For 18 years, Stand Up has ensured that Jewish youth continue to return, with the program now known as Derech Eretz. Through it, a unique and meaningful friendship has been forged between the Jewish community and the predominantly Aboriginal communities of Toomelah and Boggabilla.

Derech Eretz offers young Jewish adults (aged 18-30) the opportunity to facilitate holiday activities for local youth, connect with community members and participate in informal education sessions designed to bridge the blind spots of Australia’s mainstream curriculum in relation to First Nations Australia.

“While we are up there we facilitate informal school holiday programs for the local youth,” said Tahlia Bowen, who is Stand Up’s First Nations partnerships coordinator.

“But also, since 2005, our relationship has strengthened and developed. When we go up it’s no longer just about engaging with us, but we also have an Elders tea, we meet up with Elders and visit friends, and this year in particular we had six volunteers from Sydney, Melbourne and Brisbane.”

Community Elder Aunty Dawn was asked about her earliest memory of the “Jewish mob”.

“To me personally, it’s like one big family,” she said.

“We’ve been together so long, and I really love it because their first stop is at my house. It’s just coming together, and whatever you can do to help out children here in this community is a real blessing to me.

“We just love you coming up. All the years you’ve been coming up and getting to know everybody and … I would love to know how many from the first day to now, how many have come here. I’d love to see someone take a roll call, but we really enjoy you coming up here and this is what it’s all about: getting to know each other and just to help one another.”

Another community Elder, Aunty Chrissie, said she first remembers meeting the “Jewish mob” 14 years ago when her husband passed away.

“I’ve known you all for about that time,” she said.

The “Jewish mob” in Toomelah.

“Met a lot of good friends, so when I go to Sydney I just ring or text and let them know I’m there and then we organise to meet up somewhere. So that’s the sweetest thing about meeting all you guys and when I’ve been down, it’s good to meet up again.

“It means a lot because you’ve been coming for so long … great friendships, great heart for one another, you know? It’s just really deadly when you ring to say you’re coming. I look forward to all of that. You come to my mum’s house and I like to see the respect that you show to my mum.”

Asked if she wants to continue to see the “Jewish mob” come back, Aunty Chrissie said: “Yes, of course! Yes, it wouldn’t be the same without you. And these kids …. they need you to be here for them, you know? And that friendship that’s available for them, that’s special for them as well.”
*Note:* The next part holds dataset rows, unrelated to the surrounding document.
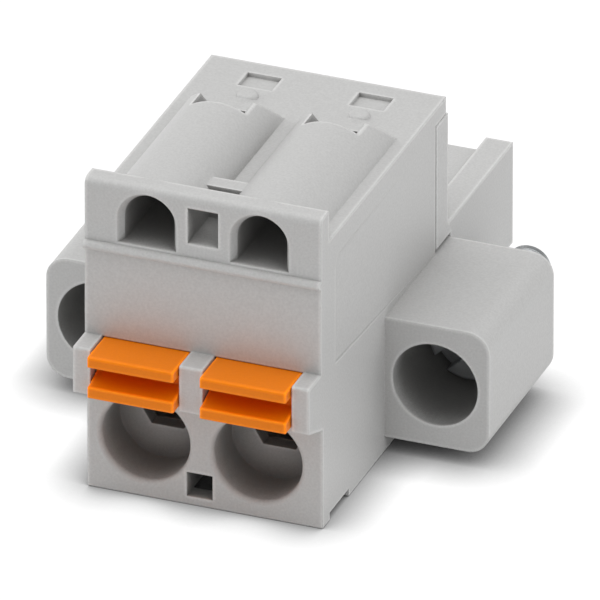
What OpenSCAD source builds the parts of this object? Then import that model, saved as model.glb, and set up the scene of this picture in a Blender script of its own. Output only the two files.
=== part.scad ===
// Two-pole pluggable terminal block with push-in spring clamps, release levers
// and screw flanges. Y runs from the conductor side (-) to the mating side (+),
// Z is up, and the origin is at the middle of the whole part's base.

/* [Poles] */
// Distance between the two poles
pitch = 7.62; // [7.5:0.02:8.4]
// Plastic outside the end poles, on each side
end_wall = 0.39; // [0.3:0.01:1]

/* [Conductor entry] */
// Radius of the round conductor entries
entry_r = 2.99; // [2.7:0.01:3.05]
// Height of the entry axis above the base
entry_z = 4.17; // [4.05:0.01:4.4]
// Sideways offset of the entries from their poles, towards -X
entry_shift = 0.28; // [0:0.02:0.3]
// Depth of the round entry
entry_depth = 3.27; // [2.6:0.01:3.6]
// Radius of the rounded rim of the entries
entry_rim = 0.35; // [0.1:0.05:0.4]
// Width of the inner throat at its top
throat_w = 3.3; // [2.6:0.1:3.8]

/* [Levers] */
// Width of a release lever
lever_w = 5.84; // [5.4:0.02:5.9]
// Height of a lever's head
lever_h = 2.95; // [2.7:0.05:3.1]
// How far a lever's head stands in front of the entry face
lever_reach = 3.25; // [3:0.05:3.8]
// Travel of a lever when it is pressed
lever_travel = 1.75; // [1.2:0.05:2]
// Gap on each side of a lever in its slot
lever_play = 0.095; // [0.05:0.005:0.11]
// Gap below a lever in its slot
lever_lift = 0.15; // [0.1:0.01:0.2]
// Gap above a lever in its slot
lever_gap = 0.05; // [0.04:0.01:0.1]
// Reach of the guide cheeks in front of the entry face
cheek_reach = 2.45; // [2:0.05:2.8]

/* [Front faces] */
// Plastic between the entries and the lever slots
entry_roof = 0.94; // [0.8:0.02:1.2]
// Height of the plain middle face
middle_h = 6.1; // [5.5:0.05:6.5]
// How far the middle face stands in front of the entry face
middle_reach = 0.35; // [0.2:0.05:0.6]
// Height of the bead across the front
bead_h = 0.6; // [0.5:0.05:0.7]
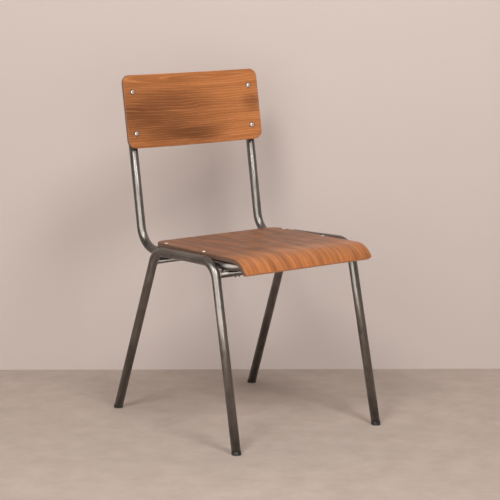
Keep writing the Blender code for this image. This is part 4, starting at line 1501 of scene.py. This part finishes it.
# %% Lights
LAMP_COLOUR = (1.0, 0.975, 0.945)
LAMP_AIM = Vector((0, 0, 0.4))

# name: bearing from +X towards +Y, elevation, distance, (width, height), power in watts, whether
# it throws shadows, whether it lights, whether it shows as a reflection
LAMPS = {
    "left_box": (211, 47, 3.2, (0.8, 0.8), 34.0, True, True, True),
    "right_box": (263, 47, 3.2, (0.8, 0.8), 35.0, True, True, True),
    "left_panel": (208, 14, 3.0, (2.0, 2.4), 20.0, False, True, False),
    "right_panel": (258, 14, 3.0, (2.0, 2.4), 20.0, False, True, False),
    "left_card": (204, 6.5, 0.87, (0.84, 1.0), 7.0, False, False, True),
    "right_card": (243, 6.5, 0.91, (0.26, 1.0), 3.8, False, False, True),
}


def place_lamp(name, bearing, elevation, distance, size, power, shadows, lights, mirrored):
    """A flat lamp, turned to the middle of the chair."""
    lamp = bpy.data.lights.new(name, "AREA")
    lamp.use_shadow = shadows
    lamp.shape = "RECTANGLE"
    lamp.size, lamp.size_y = size
    lamp.energy = power
    lamp.color = LAMP_COLOUR
    turn = math.radians(bearing)
    rise = math.radians(elevation)
    away = Vector((math.cos(turn) * math.cos(rise), math.sin(turn) * math.cos(rise), math.sin(rise)))
    made = bpy.data.objects.new(name, lamp)
    facing = away.to_track_quat("Z", "Y").to_matrix().to_4x4()
    made.matrix_world = Matrix.Translation(LAMP_AIM + away * distance) @ facing
    made.visible_camera = False
    made.visible_diffuse = lights
    made.visible_glossy = mirrored
    scene.collection.objects.link(made)


for lamp_name, lamp_values in LAMPS.items():
    place_lamp(lamp_name, *lamp_values)

SKY_LOW = (0.36, 0.35, 0.34)
SKY_HIGH = (0.20, 0.19, 0.185)
world = bpy.data.worlds.new("studio")
world.use_nodes = True
sky = world.node_tree
height = add(sky, "ShaderNodeSeparateXYZ", {0: add(sky, "ShaderNodeTexCoord").outputs["Generated"]})
fade = remap(sky, height.outputs["Z"], 0.10, 0.85, smooth=True)
fill(sky, sky.nodes["Background"], {"Color": mix(sky, fade, SKY_LOW, SKY_HIGH)})
scene.world = world
scene.view_settings.view_transform = "Standard"
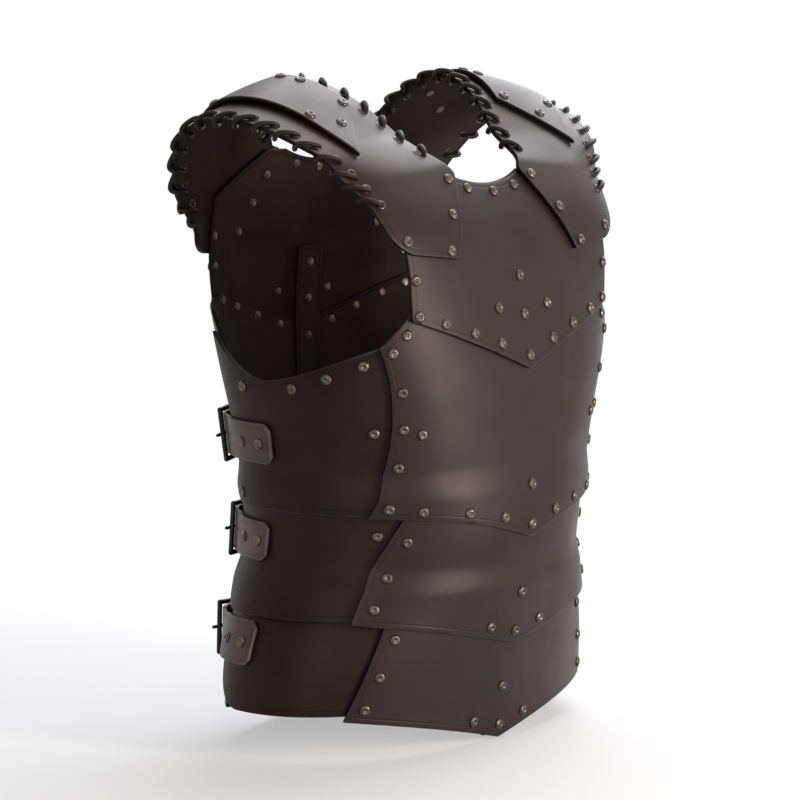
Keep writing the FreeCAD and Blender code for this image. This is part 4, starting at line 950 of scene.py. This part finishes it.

This year, the Derech Eretz group flew to Brisbane then drove to Boggabilla, which is where they stayed and spent 10 days doing activities with the local children.

“We engaged with about 40 young people over the course of the 10 days, ranging from the age of around three or four, to 18,” Bowen said.
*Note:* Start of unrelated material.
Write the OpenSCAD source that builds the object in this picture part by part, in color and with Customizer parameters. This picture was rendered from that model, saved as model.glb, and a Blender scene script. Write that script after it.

“We also supported some of the other school holiday programs that were being offered by service providers in the area, including an organisation called Drug ARM and another one called Winangali Infusion.
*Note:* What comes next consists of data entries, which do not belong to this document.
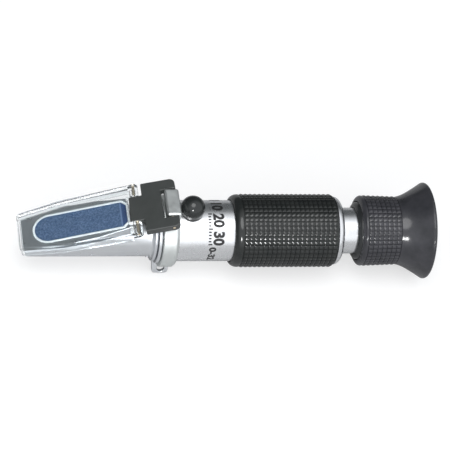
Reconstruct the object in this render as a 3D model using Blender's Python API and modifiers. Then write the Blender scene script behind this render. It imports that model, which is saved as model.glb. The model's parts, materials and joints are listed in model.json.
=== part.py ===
"""Hand-held refractometer with a hinged daylight plate, a rubber grip and a turning eyepiece.

World frame: +X runs along the optical axis from the prism to the eyepiece, +Z is the side of the sample
face, and the origin lies below the middle of the instrument, at the level of its lowest point. Lengths in
this file are in millimetres on the optical axis (x along it, y to the left, z up from it), and MM turns
them into metres.
"""

import math

import bmesh
import bpy
from mathutils import Matrix, Vector

MM = 0.001
COLLECTION_NAME = "refractometer"
MERGE_DISTANCE = 0.00001      # metres, for welds and turned profiles
SMOOTH_ANGLE = math.radians(32)
OUTER_STEPS = 40              # sides of the pieces that show
INNER_STEPS = 28              # sides of the optics and the pieces that hold them

# ---- driving dimensions, millimetres -------------------------------------------------------------------
HALF_LENGTH = 85.3            # plate front edge to the middle, and the middle to the eyecup rim
EYECUP_RADIUS = 20.0          # widest part of the instrument: the axis is this high above the ground
GAP = 0.3                     # between neighbouring pieces
FINE_GAP = 0.2                # between the prism, its frame and their groove

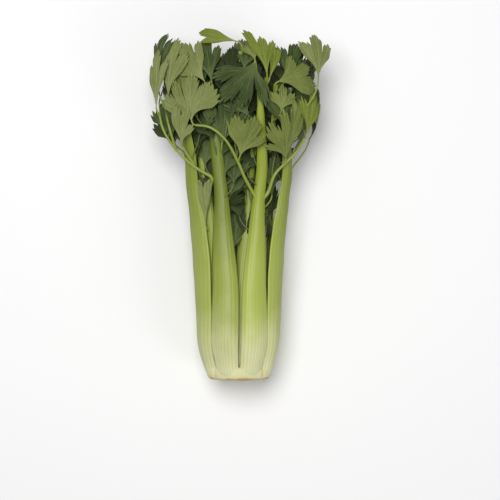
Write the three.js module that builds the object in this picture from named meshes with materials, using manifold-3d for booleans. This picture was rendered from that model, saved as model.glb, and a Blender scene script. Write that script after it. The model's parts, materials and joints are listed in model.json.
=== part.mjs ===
// A head of celery lying on its side: a root base, three rings of stalks, the thin branches
// that leave them, and the leaves at the far end.
// Millimetres, +Z up. Root end towards -Y, leaf tips towards +Y. "Station" below means the
// distance from the cut root end along the head.

import * as THREE from "three";
import { mergeVertices } from "three/addons/utils/BufferGeometryUtils.js";
import Module from "manifold-3d";

const wasm = await Module();
wasm.setup();

// ---------------------------------------------------------------- driving dimensions

const GAP = 0.3; // clearance between neighbouring pieces
const DEGREE = Math.PI / 180;

// Profiles along the head: pairs of station and value.
const STALK_HALF_WIDTH = profile([
  [0, 26], [12, 36], [35, 43], [70, 45], [120, 48], [180, 54.5], [213, 60.5], [300, 64],
]);
const STALK_HALF_HEIGHT = profile([[0, 25], [12, 34], [35, 40], [70, 41], [180, 40], [300, 42]]);
const LEAF_HALF_WIDTH = profile([
  [150, 52], [213, 58], [232, 71], [258, 86], [290, 90], [338, 90], [352, 84], [358, 68],
]);
const LEAF_HALF_HEIGHT = profile([
  [150, 40], [213, 43], [250, 50], [300, 51], [335, 45], [352, 34], [358, 27],
]);
const AXIS_HEIGHT = profile([[0, 36], [35, 40], [180, 40], [213, 43], [250, 50], [300, 51], [358, 48]]);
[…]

The young community members often speak of their excitement when those on the Derech Eretz program arrive.

“I get to spend time with other people that I don’t know and meet the people who work as the Jewish mob. They’re really nice,” Angel said.

“We do puppet shows, some yoga and … spraying people with water guns! There’s nowhere else that I want to be when the Jewish mob’s here.”

The Derech Eretz group joining local communities on January 26. Photos: supplied by Stand Up Derech Eretz.

One of the most meaningful days for the “Jewish mob” to be alongside the communities of Toomelah and Boggabilla is January 26. Some refer to it as Australia Day, others as Invasion Day or Survival Day.

For the Derech Eretz group, January 26, 2023 began with an early rising in Moree, NSW.

“Moree’s history of official segregation is impressed upon its contemporary demography,” Bowen said.

“Speaker Uncle Lyall Munro pointed out the irony that new immigrants were being welcomed to Australia in citizenship ceremonies across the river, rather than being “over here with us”, welcomed by the true sovereigns – First Peoples. His comment served as a reminder of how lucky our Derech Eretz group was to spend the morning with the local Gomeroi community.

The Derech Eretz participants engaging with local children.

“As the commemorative march ended, a celebration of survival ensued. The crowd of a few hundred dispersed between a number of stalls, featuring weaving, boomerang-painting, song and dance, a sausage sizzle and SOBAH (bush-tucker infused, non-alcoholic beer). Later that afternoon, we were invited to take part in a similar range of activities at a Survival Day event organised by Winangali Infusion. Between eating damper, gathering bush teas and learning from community members, we celebrated what is most worth celebrating about Australia: the survival of the oldest continuing cultures in the world.”

That marked the last day of the trip, which Bowen said was particularly meaningful as by then, the students had already established relationships with the children and the wider community.

“Most of the volunteers knew many of the kids’ names and we could just spend the day playing with them and chatting with the Elders and feeling a part of the community,” Bowen said.

“It’s really special. They’re always happy to open their arms to us and welcome us in.”

Those on the Derech Eretz program have described the trip as a “life-changing experience” and one that is hugely beneficial to both the Jewish and First Nations communities.

Liam, a Derech Eretz participant, said he will “never forget the wonderful kids, the stories they shared with me and the fun we had together”.

Another participant, Taya, said she learned so much and gained “intense amounts of inspiration”, while Liam added, “I am so grateful I came on this program. I feel more informed and prepared to engage with First Nations peoples across Australia and advocate for their rights”.